» Dataset:
◆ ◆ ◆ ◆

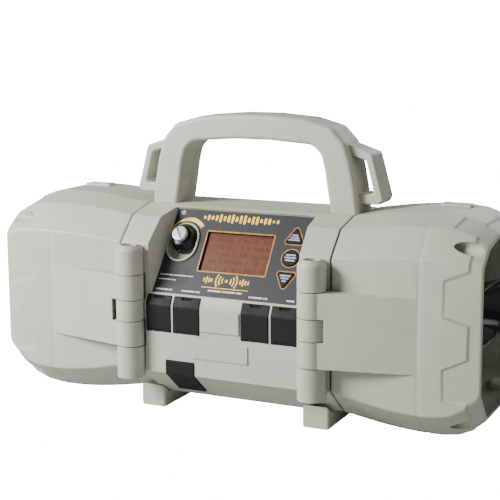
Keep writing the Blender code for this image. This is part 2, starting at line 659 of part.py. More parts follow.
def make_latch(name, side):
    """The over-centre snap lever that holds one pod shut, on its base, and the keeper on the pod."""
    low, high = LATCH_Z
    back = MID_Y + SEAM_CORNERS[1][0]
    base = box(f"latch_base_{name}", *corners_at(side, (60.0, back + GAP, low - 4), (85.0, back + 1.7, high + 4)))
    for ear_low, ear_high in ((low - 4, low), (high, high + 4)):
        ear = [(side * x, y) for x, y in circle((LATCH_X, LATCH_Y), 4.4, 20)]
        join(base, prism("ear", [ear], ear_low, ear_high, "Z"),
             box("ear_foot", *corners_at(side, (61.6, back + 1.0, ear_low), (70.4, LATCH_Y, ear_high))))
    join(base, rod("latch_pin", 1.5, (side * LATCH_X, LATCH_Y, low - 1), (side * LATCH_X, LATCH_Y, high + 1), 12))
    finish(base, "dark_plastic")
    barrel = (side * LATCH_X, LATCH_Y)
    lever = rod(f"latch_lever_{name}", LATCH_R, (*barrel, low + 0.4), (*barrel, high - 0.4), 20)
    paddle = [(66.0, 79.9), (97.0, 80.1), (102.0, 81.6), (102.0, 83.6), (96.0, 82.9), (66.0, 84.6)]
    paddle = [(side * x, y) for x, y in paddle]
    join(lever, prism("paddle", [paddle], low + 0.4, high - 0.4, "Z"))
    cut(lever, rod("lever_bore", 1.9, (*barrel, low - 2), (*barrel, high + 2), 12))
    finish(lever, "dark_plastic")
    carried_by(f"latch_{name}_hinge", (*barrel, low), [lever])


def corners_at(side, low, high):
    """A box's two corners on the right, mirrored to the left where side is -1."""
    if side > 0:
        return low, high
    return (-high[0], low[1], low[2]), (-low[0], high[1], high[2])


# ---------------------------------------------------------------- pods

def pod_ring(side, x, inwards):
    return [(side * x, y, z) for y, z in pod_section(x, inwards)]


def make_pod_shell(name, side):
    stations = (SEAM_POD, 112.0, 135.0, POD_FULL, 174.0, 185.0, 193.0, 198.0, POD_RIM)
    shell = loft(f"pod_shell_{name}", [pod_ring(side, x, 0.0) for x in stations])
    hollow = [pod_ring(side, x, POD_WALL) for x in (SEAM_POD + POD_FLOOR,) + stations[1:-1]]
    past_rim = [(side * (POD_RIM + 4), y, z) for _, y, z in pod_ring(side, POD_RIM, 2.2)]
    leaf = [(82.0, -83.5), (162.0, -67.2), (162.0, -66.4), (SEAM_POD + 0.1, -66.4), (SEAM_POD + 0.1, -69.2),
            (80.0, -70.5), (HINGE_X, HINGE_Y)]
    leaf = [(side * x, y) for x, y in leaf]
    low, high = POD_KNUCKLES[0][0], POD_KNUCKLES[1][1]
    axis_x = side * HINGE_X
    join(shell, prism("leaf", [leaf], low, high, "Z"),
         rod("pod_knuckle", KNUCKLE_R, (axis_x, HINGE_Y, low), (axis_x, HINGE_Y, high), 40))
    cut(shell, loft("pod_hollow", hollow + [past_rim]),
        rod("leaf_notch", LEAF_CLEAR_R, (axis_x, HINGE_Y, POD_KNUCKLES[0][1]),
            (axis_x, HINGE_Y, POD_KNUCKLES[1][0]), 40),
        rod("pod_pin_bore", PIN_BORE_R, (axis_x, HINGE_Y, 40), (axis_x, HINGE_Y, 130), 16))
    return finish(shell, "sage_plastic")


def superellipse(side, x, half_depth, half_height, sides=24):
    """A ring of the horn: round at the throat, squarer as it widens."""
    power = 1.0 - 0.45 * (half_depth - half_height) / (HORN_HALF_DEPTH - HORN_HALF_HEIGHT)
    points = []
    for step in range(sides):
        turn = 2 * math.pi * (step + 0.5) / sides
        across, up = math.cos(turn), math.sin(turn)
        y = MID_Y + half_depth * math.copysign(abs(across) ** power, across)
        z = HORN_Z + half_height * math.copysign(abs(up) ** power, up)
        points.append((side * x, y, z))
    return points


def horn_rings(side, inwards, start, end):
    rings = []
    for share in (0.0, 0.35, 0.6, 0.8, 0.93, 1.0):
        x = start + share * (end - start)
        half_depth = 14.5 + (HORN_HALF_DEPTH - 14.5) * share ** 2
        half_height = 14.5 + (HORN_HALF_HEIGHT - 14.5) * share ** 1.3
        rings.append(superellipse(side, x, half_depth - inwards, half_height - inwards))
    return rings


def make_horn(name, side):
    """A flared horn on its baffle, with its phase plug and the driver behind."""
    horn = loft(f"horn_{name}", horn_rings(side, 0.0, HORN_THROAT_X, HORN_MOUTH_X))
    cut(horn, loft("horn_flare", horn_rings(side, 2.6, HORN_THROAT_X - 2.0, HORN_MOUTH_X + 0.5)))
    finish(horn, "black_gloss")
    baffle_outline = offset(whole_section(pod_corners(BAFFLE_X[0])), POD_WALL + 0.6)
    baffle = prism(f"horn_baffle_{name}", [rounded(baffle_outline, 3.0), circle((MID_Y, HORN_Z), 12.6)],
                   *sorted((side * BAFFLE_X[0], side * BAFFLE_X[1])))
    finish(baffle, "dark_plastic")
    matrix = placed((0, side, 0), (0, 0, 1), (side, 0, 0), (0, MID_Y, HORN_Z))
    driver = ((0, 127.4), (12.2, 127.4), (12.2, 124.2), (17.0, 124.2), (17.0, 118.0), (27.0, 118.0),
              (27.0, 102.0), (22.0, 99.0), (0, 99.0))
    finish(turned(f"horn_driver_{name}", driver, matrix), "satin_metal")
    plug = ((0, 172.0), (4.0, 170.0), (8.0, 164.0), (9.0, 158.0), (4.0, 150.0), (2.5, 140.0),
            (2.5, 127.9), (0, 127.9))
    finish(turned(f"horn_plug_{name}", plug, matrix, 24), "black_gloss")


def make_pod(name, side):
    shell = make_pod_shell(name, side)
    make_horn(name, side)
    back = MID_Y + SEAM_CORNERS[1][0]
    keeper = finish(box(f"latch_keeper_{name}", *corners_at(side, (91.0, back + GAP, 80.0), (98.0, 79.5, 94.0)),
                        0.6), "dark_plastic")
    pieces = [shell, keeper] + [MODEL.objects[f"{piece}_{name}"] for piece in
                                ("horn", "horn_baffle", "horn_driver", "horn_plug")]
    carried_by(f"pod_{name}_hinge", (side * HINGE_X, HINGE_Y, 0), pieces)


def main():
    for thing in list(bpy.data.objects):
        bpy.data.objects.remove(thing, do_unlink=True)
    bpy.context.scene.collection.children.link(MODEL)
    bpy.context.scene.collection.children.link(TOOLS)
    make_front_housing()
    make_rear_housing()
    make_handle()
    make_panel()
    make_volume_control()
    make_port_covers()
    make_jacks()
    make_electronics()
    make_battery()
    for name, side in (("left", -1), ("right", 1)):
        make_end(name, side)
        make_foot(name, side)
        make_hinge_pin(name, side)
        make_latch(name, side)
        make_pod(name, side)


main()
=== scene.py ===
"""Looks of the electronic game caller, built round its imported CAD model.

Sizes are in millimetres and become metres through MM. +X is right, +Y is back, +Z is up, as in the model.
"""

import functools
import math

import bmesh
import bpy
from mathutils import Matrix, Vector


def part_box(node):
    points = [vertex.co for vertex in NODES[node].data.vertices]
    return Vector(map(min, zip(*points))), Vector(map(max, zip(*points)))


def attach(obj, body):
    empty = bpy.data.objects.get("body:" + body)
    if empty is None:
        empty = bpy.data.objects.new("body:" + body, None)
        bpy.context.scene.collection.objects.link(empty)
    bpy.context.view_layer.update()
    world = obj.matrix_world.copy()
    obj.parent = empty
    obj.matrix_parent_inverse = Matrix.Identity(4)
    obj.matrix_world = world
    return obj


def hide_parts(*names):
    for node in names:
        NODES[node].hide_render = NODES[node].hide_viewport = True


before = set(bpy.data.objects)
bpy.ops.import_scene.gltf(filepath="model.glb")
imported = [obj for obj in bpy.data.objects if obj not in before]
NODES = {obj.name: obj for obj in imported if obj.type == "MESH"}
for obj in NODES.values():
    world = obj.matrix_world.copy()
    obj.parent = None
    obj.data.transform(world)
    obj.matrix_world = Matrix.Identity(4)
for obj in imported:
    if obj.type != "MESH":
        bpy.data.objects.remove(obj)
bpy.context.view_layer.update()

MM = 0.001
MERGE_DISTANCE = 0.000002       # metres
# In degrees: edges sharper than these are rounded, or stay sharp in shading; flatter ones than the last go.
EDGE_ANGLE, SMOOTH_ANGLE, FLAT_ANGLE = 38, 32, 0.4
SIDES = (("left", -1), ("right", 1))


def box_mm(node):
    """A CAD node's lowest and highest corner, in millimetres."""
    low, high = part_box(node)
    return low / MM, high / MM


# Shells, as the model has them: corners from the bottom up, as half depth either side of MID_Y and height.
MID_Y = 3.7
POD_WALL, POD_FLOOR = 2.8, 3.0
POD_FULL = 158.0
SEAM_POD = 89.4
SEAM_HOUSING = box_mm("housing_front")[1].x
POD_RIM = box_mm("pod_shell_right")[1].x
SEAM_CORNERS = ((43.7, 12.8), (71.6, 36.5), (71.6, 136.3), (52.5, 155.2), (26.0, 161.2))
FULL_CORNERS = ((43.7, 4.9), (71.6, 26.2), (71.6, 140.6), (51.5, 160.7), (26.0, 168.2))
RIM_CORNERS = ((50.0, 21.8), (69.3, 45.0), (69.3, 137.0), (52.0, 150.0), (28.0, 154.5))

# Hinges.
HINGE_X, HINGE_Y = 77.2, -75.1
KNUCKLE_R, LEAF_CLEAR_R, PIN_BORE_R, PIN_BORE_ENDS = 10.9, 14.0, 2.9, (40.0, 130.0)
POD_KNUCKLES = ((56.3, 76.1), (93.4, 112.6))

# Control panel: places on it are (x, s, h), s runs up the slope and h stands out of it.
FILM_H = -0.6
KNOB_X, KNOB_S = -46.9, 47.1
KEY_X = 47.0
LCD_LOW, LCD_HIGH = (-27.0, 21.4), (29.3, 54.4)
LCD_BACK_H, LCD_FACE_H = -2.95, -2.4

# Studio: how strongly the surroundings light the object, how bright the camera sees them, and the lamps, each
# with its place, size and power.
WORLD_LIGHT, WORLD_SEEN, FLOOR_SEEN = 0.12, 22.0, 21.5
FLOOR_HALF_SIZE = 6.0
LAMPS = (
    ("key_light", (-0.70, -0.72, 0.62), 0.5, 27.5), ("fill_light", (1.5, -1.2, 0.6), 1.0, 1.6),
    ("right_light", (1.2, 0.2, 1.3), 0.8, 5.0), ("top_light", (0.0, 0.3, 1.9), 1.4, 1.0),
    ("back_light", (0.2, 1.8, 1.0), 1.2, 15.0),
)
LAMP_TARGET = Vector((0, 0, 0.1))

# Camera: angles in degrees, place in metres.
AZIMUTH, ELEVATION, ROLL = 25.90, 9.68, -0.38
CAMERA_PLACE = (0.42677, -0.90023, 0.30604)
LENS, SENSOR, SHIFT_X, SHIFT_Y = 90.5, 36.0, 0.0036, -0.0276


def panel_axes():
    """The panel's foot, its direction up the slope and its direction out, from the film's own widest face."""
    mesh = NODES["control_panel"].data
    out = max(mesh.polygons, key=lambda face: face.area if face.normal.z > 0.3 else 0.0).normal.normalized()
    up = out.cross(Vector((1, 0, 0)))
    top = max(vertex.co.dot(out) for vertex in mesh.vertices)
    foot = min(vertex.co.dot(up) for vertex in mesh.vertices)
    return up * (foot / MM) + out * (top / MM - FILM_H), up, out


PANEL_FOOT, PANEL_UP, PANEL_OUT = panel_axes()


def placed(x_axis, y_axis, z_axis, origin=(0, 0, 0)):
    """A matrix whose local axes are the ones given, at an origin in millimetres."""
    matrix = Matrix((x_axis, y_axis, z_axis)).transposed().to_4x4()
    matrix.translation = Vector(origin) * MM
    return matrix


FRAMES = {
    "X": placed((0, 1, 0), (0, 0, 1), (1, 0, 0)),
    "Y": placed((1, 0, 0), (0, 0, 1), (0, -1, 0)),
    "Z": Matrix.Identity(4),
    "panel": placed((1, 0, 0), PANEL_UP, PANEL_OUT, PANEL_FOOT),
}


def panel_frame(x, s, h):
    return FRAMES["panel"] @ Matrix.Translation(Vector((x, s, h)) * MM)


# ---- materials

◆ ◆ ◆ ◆

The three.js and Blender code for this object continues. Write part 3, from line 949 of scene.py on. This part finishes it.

◆ ◆ ◆ ◆

» Given problem: Search the data for "from". Copy every line that has it.

» Response:
from mathutils import Matrix, Vector
# Shells, as the model has them: corners from the bottom up, as half depth either side of MID_Y and height.
    """The panel's foot, its direction up the slope and its direction out, from the film's own widest face."""
The three.js and Blender code for this object continues. Write part 3, from line 949 of scene.py on. This part finishes it.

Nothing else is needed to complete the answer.